At the urging of the City Council and a handful of local residents, Lebanon finance officials compiled the data and provided their findings to councilors this week.
Lebanon Finance and Revenue Commissioner Hal Bittinger's figures indicated city residents pay roughly $15.5 million in county property taxes each year. Mt. Juliet residents pay an estimated $5.1 million in county land taxes, the report indicated.
One main point of contention in the county tax dollars debate is the fire service the county provides to Mt. Juliet.
Mt. Juliet itself does not have a fire department but provides county firefighters with a substation in the middle of the city as a base of operations.
The study shows Lebanon spends more than $2.5 million annually to fund the city's fire department. Mt. Juliet and Watertown, according to the study, do not allocate any annual funds for the provision of city-funded fire or ambulance services.
Instead, those cities' fire and ambulance needs are met by the county's annual expenditure of $5.19 million for the services.
The study revealed Lebanon also leads the way in sales tax revenue collections, raking in an average annual total of more than $7.5 million. Mt. Juliet creates approximately $1.6 million in sales tax dollars annually, and Watertown generates almost $44,000, according to information provided to city lawmakers.

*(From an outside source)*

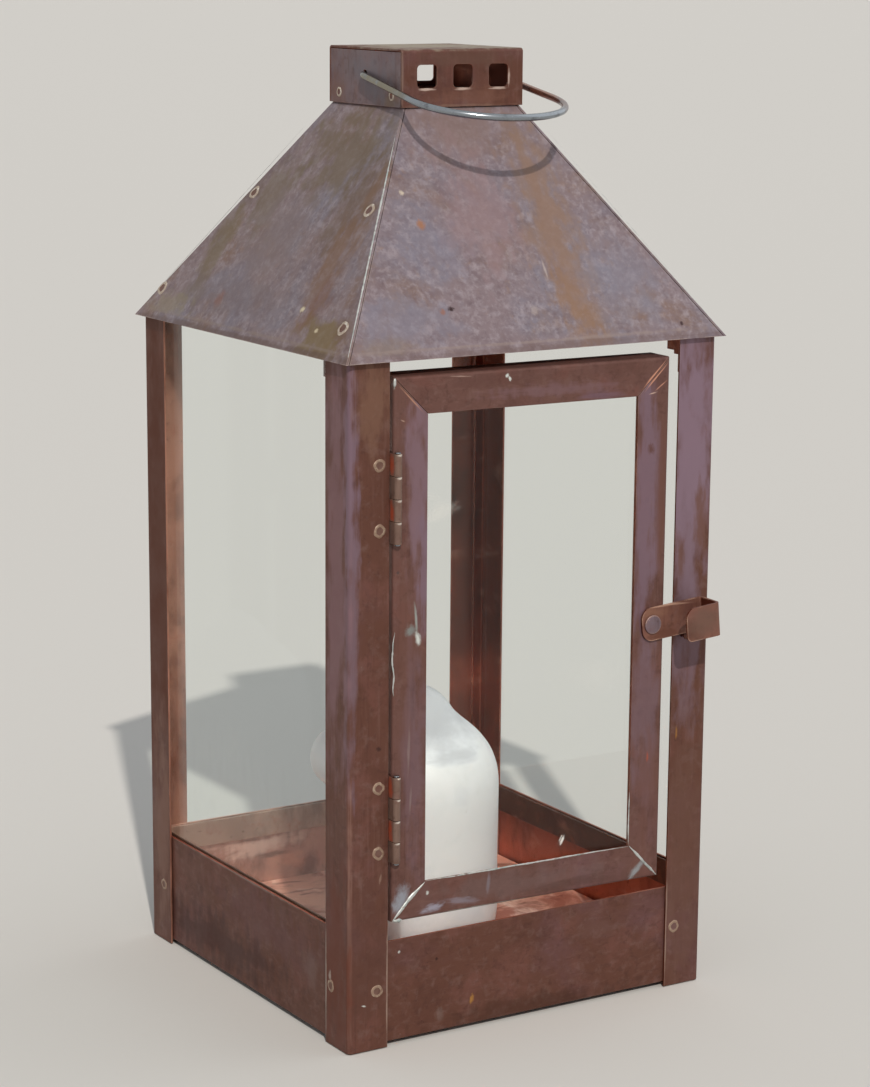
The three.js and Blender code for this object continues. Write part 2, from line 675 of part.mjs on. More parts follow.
function postLeaf(height) {
  const front = -SKIRT_OUT;
  const back = front + LEAF;
  const low = height - HINGE_LENGTH / 2;
  const high = height + HINGE_LENGTH / 2;
  const edge = LEAF_LEFT - FIT;
  const fingers = knuckles(height, 0).map(([from, to]) => (
    box([edge - FIT, front, from], [LEAF_RIGHT, back, to])
  ));
  const plate = box([edge - LEAF_WIDTH, front, low], [edge, back, high]);
  return hingeLeaf(height, 0, back, joined([plate, ...fingers]));
}

function doorLeaf(height) {
  const front = -SKIRT_OUT + LEAF + FIT;
  const back = front + LEAF_WIDTH - MEMBER_FOLD;
  const plate = box(
    [LEAF_LEFT, front, height - HINGE_LENGTH / 2],
    [LEAF_RIGHT, back, height + HINGE_LENGTH / 2],
  );
  return hingeLeaf(height, 1, front + LEAF, plate);
}

function hingePin(height) {
  const low = height - HINGE_LENGTH / 2;
  const high = height + HINGE_LENGTH / 2;
  return joined([
    bar(PIN_RADIUS, 'z', [HINGE_X, HINGE_Y, low - PIN_HEAD], high - low + 2 * PIN_HEAD, 16),
    bar(PIN_HEAD_RADIUS, 'z', [HINGE_X, HINGE_Y, high], PIN_HEAD, 16),
    bar(PIN_HEAD_RADIUS, 'z', [HINGE_X, HINGE_Y, low - PIN_HEAD], PIN_HEAD, 16),
  ]);
}

// latch: drawn level about its rivet, at the origin with its back at Y 0, then tilted and placed

const latchPlace = doorOpen.clone()
  .multiply(new THREE.Matrix4().makeTranslation(PIVOT_X, STRAP_BACK, PIVOT_HEIGHT))
  .multiply(new THREE.Matrix4().makeRotationY(-THREE.MathUtils.degToRad(STRAP_TILT)));

function latchStrap() {
  const right = STRAP_REACH;
  const bendX = right - STRAP_FOLD;
  const tabLeft = right - TAB_WIDTH;
  const front = -TAB_STAND_OFF;
  const inner = STRAP_FOLD - STRAP_SHEET;
  const section = [
    [-STRAP_TAIL, 0],
    ...arc(bendX, -STRAP_FOLD, STRAP_FOLD, 90, 0),
    ...arc(bendX, front + STRAP_FOLD, STRAP_FOLD, 0, -90),
    [tabLeft, front],
    [tabLeft, front + STRAP_SHEET],
    ...arc(bendX, front + STRAP_FOLD, inner, -90, 0),
    ...arc(bendX, -STRAP_FOLD, inner, 0, 90),
    [-STRAP_TAIL, -STRAP_SHEET],
  ];
  const centred = new THREE.Matrix4().makeTranslation(0, 0, -STRAP_HEIGHT / 2);
  const bent = extruded(section, STRAP_HEIGHT, centred);
  const half = STRAP_HEIGHT / 2;
  const strapDepth = [-STRAP_SHEET - FIT, FIT];
  const tabDepth = [front - FIT, front + STRAP_SHEET + FIT];
  // the stud's distance from the rivet sets where it enters the notch and where it ends
  const reach = Math.hypot(STUD_OUT, STUD_DROP);
  const room = STUD_RADIUS + HOLE_PLAY;
  const mouth = Math.sqrt(reach ** 2 - (half + STUD_RADIUS) ** 2) - room;
  const end = Math.sqrt(reach ** 2 - (half - NOTCH_DEPTH + STUD_RADIUS) ** 2) + room;
  const notch = box([mouth, strapDepth[0], -half - SHEET], [end, strapDepth[1], -half + NOTCH_DEPTH]);
  const tools = [
    cornerTool(-STRAP_TAIL, half, STRAP_CORNER, strapDepth),
    cornerTool(-STRAP_TAIL, -half, STRAP_CORNER, strapDepth),
    cornerTool(tabLeft, half, TAB_CORNER, tabDepth),
    cornerTool(tabLeft, -half, TAB_FOOT_CORNER, tabDepth),
    bar(RIVET_RADIUS + HOLE_PLAY, 'y', [0, strapDepth[0], 0], strapDepth[1] - strapDepth[0]),
    notch,
  ];
  return bent.subtract(joined(tools));
}

// takes off what lies outside a rounded corner at the left end of a strip
function cornerTool(x, z, radius, [front, back]) {
  const side = Math.sign(z);
  const reach = z + side * SHEET;
  const low = Math.min(z - side * radius, reach);
  const high = Math.max(z - side * radius, reach);
  const block = box([x - SHEET, front, low], [x + radius, back, high]);
  const start = [x + radius, front - SHEET, z - side * radius];
  return block.subtract(bar(radius, 'y', start, back - front + 2 * SHEET, 40));
}

// a low domed head in front of its back face, in pairs of radius and Y
function domedHead(radius, back, edge, height) {
  const dome = arc(0, 0, 1, 0, 90, 4).map(([out, up]) => [radius * out, back - edge - (height - edge) * up]);
  return [[radius, back], ...dome];
}

function latchRivet() {
  const headBack = STRAP_BACK - STRAP_SHEET - FIT;
  const tailFront = DOOR_FRONT + SHEET + FIT;
  const tail = tailFront + STRIP_SHEET;
  return turned([
    [0, tail], [RIVET_TAIL_RADIUS, tail], [RIVET_TAIL_RADIUS, tailFront], [RIVET_RADIUS, tailFront],
    [RIVET_RADIUS, headBack], ...domedHead(RIVET_HEAD_RADIUS, headBack, RIVET_EDGE, RIVET_HEAD),
  ], PIVOT_X, PIVOT_HEIGHT);
}

function keeperStud() {
  const tailFront = -POST_IN + FIT;
  const tail = tailFront + STRIP_SHEET;
  const headBack = -HALF - STUD_NECK;
  return turned([
    [0, tail], [STUD_HEAD_RADIUS, tail], [STUD_HEAD_RADIUS, tailFront], [STUD_RADIUS, tailFront],
    [STUD_RADIUS, headBack], ...domedHead(STUD_HEAD_RADIUS, headBack, STUD_EDGE, STUD_HEAD),
  ], STUD_X, STUD_HEIGHT, 24);
}

// candle

// how far the wax reaches from the axis, with the ball of the slumped lobe grown out of its side
function waxReach(radius, height, angle) {
  const turn = angle - THREE.MathUtils.degToRad(LOBE_TURN);
  const room = LOBE_RADIUS ** 2 - (height - LOBE_HEIGHT) ** 2 - (LOBE_OUT * Math.sin(turn)) ** 2;
  const ball = LOBE_OUT * Math.cos(turn) + Math.sqrt(Math.max(0, room));
  return radius + Math.max(0, ball - radius) * THREE.MathUtils.smoothstep(room, 0, LOBE_FADE);
}

// the drawn profile with more rings put between its points by a smooth curve
function candleRings() {
  const points = CANDLE_PROFILE.map(([r, z]) => new THREE.Vector3(r, 0, z));
  const curve = new THREE.CatmullRomCurve3(points, false, 'centripetal');
  return curve.getPoints(RINGS_BETWEEN * (CANDLE_PROFILE.length - 1)).map((p) => [p.x, p.z]);
}

function candle() {
  const rings = candleRings();
  const points = [];
  for (const [radius, height] of rings) {
    for (let i = 0; i < CANDLE_SIDES; i += 1) {
      const angle = (2 * Math.PI * i) / CANDLE_SIDES;
      const reach = waxReach(radius, height, angle);
      points.push(new THREE.Vector3(reach * Math.cos(angle), reach * Math.sin(angle), CANDLE_BASE + height));
    }
  }
  const bottom = points.push(new THREE.Vector3(0, 0, CANDLE_BASE)) - 1;
  const top = points.push(new THREE.Vector3(0, 0, CANDLE_TOP)) - 1;
  const last = (rings.length - 1) * CANDLE_SIDES;
  const faces = [];
  for (let i = 0; i < CANDLE_SIDES; i += 1) {
    const next = (i + 1) % CANDLE_SIDES;
    faces.push([bottom, next, i], [top, last + i, last + next]);
    for (let row = 0; row < last; row += CANDLE_SIDES) {
      faces.push([row + i, row + next, row + next + CANDLE_SIDES]);
      faces.push([row + i, row + next + CANDLE_SIDES, row + i + CANDLE_SIDES]);
    }
  }
  const body = facets(points.map((p) => p.add(new THREE.Vector3(CANDLE_X, CANDLE_Y, 0))), faces);
  const hole = [CANDLE_X, CANDLE_Y, CANDLE_TOP - WICK_BELOW];
  return body.subtract(bar(WICK_RADIUS + FIT, 'z', hole, 2 * WICK_BELOW, 16));
}

// straight in the wax, then leaning more and more towards its end
function wick() {
  const points = [new THREE.Vector3(CANDLE_X, CANDLE_Y, WICK_FOOT)];
  for (const part of [0, 1 / 3, 2 / 3, 1]) {
    const height = WICK_FOOT + WICK_BELOW + WICK_ABOVE * part;
    points.push(new THREE.Vector3(CANDLE_X + WICK_LEAN * part ** 2, CANDLE_Y, height));
  }
  return wire(points, WICK_RADIUS, 10, 10);
}

// the pieces

const studHole = bar(STUD_RADIUS + HOLE_PLAY, 'y', [STUD_X, -HALF - SHEET, STUD_HEIGHT], 3 * SHEET);

add('post_front_left', post(-1, -1), COPPER);
add('post_front_right', post(1, -1).subtract(studHole), COPPER);
add('post_rear_left', post(-1, 1), COPPER);
add('post_rear_right', post(1, 1), COPPER);
add('skirt_front', skirtEnd(-1, SKIRT_FRONT_TOP), COPPER);
add('skirt_rear', skirtEnd(1, SKIRT_TOP), COPPER);
add('skirt_left', skirtSide(-1), COPPER);
add('skirt_right', skirtSide(1), COPPER);
add('floor_pan', floorPan(), BRIGHT_COPPER);

const stripFront = -RETURN_IN + FIT;
const stripRear = STRIP_IN - FIT;
add('pane_strip_left', bottomStrip(-1, 0, stripFront, stripRear), COPPER);
add('pane_strip_right', bottomStrip(1, 0, stripFront, stripRear), COPPER);
add('pane_strip_rear', bottomStrip(0, 1, -RETURN_IN, RETURN_IN), COPPER);
add('pane_left', pane(-1, 0), GLASS);
add('pane_right', pane(1, 0), GLASS);
add('pane_rear', pane(0, 1), GLASS);
add('pane_top_strip_left', topStrip(-1, 0), COPPER);
add('pane_top_strip_right', topStrip(1, 0), COPPER);
add('pane_top_strip_rear', topStrip(0, 1), COPPER);

add('roof_front', roofEnd(-1), ROOF_COPPER);
add('roof_rear', roofEnd(1), ROOF_COPPER);
add('roof_left', roofSide(-1), ROOF_COPPER);
add('roof_right', roofSide(1), ROOF_COPPER);
add('roof_bracket_left', roofBracket(-1), COPPER);
add('roof_bracket_right', roofBracket(1), COPPER);
add('chimney_strap', chimneyStrap(), COPPER);
add('chimney_side_left', chimneySide(-1), COPPER);
add('chimney_side_right', chimneySide(1), COPPER);
add('carrying_bow', carryingBow(), STEEL);

for (const edge of Object.keys(DOOR_EDGES)) {
  add(`door_${edge}`, doorMember(edge), COPPER, doorOpen);
  add(`door_bead_${edge}`, doorBead(edge), COPPER, doorOpen);
}
add('door_pane', doorPane(), GLASS, doorOpen);

for (const [name, height] of [['upper', HINGE_UPPER], ['lower', HINGE_LOWER]]) {
  add(`hinge_${name}_post_leaf`, postLeaf(height), BRIGHT_COPPER);
  add(`hinge_${name}_door_leaf`, doorLeaf(height), BRIGHT_COPPER, doorOpen);
  add(`hinge_${name}_pin`, hingePin(height), STEEL);
}

add('latch_strap', latchStrap(), COPPER, latchPlace);
add('latch_rivet', latchRivet(), COPPER, doorOpen);
add('keeper_stud', keeperStud(), COPPER);
add('candle', candle(), WAX);
add('candle_wick', wick(), CHAR);

export default lantern;
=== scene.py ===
import math

import bmesh
import bpy
from mathutils import Matrix, Vector, noise


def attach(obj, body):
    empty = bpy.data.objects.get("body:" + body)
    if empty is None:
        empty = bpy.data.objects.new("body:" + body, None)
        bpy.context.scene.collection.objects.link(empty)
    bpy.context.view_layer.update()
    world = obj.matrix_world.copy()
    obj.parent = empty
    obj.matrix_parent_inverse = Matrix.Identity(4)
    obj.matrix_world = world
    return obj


# A square candle lantern in folded sheet copper: weathered brown body, washed-out roof, glass on
# three sides, a glazed door left ajar, a steel carrying bow and a slumped pillar candle.
# Sizes in the text are millimetres; MM turns them to the frame's metres.

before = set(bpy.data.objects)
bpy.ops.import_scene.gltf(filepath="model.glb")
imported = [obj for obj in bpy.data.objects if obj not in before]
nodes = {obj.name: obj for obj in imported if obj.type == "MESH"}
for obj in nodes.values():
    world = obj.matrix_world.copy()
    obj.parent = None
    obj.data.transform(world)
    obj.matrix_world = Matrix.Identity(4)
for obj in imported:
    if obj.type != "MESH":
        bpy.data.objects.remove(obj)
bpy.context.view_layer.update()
MM = 0.001

# sockets of the colour mixing node: its share, the colour below and the colour on top
SHARE, UNDER, OVER = 0, 6, 7

# how marks are drawn out on X, Y, Z, where less than 1 is longer: even, down a post or stile,
# along a rail or skirt, and as the short runs in which rain wears a stain through
EVEN = (1, 1, 1)
DOWN = (1, 1, 0.06)
ALONG = (0.3, 0.3, 1)
RUNS = (1, 1, 0.35)


# small helpers

def srgb(code):
    """A colour written as an sRGB hex value, in the linear values that a shader takes."""
    parts = [int(code[i:i + 2], 16) / 255 for i in (1, 3, 5)]
    return [p / 12.92 if p <= 0.04045 else ((p + 0.055) / 1.055) ** 2.4 for p in parts] + [1]


def per_metre(size):
    """How many marks of this size in mm lie along one metre, which is a texture's scale."""
    return 1000 / size


def add(tree, kind, inputs=None, **settings):
    """Adds one node with its settings. An input takes a value, a socket or a node, whose first
    output in use is meant."""
    made = tree.nodes.new(kind)
    for key, value in settings.items():
        setattr(made, key, value)
    for key, value in (inputs or {}).items():
        if isinstance(value, bpy.types.Node):
            value = next(socket for socket in value.outputs if socket.enabled)
        if isinstance(value, bpy.types.NodeSocket):
            tree.links.new(value, made.inputs[key])
        else:
            made.inputs[key].default_value = value
    return made


def blank(name):
    """A new material's empty node tree and the place on the object that its patterns follow."""
    material = bpy.data.materials.new(name)
    material.use_nodes = True
    tree = material.node_tree
    tree.nodes.clear()
    return material, tree, add(tree, "ShaderNodeTexCoord").outputs["Object"]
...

Businesses in unincorporated Wilson County generate roughly $2.5 million each year, bringing the total average annual countywide collection to $11.62 million.
City property taxes in Lebanon create $2.3 million in revenue each year, and Watertown city property taxes create just over $115,000. Meanwhile, because of the absence of a city property tax rate in Mt. Juliet, the West Wilson city collects zero dollars in such fees.
Ward 1 City Councilor Carl Wood, who made the initial request for the figures, said he was not surprised by the report's findings.
"It's pretty much exactly what I felt like would be there," Wood said, adding there are no current plans to act on the findings of the study. " … I don't know what's next. This is just information to absorb right now, and we'll just have to see what to do with this, if anything."
"I just think the bottom line is we're producing a lot of wealth for this county, and we're putting it into the collection system," Warmath said. "I think the key thing is we just need to make sure that we're funding the things that we are able to benefit from – that's the whole discussion, the whole point of us talking about the equity issues."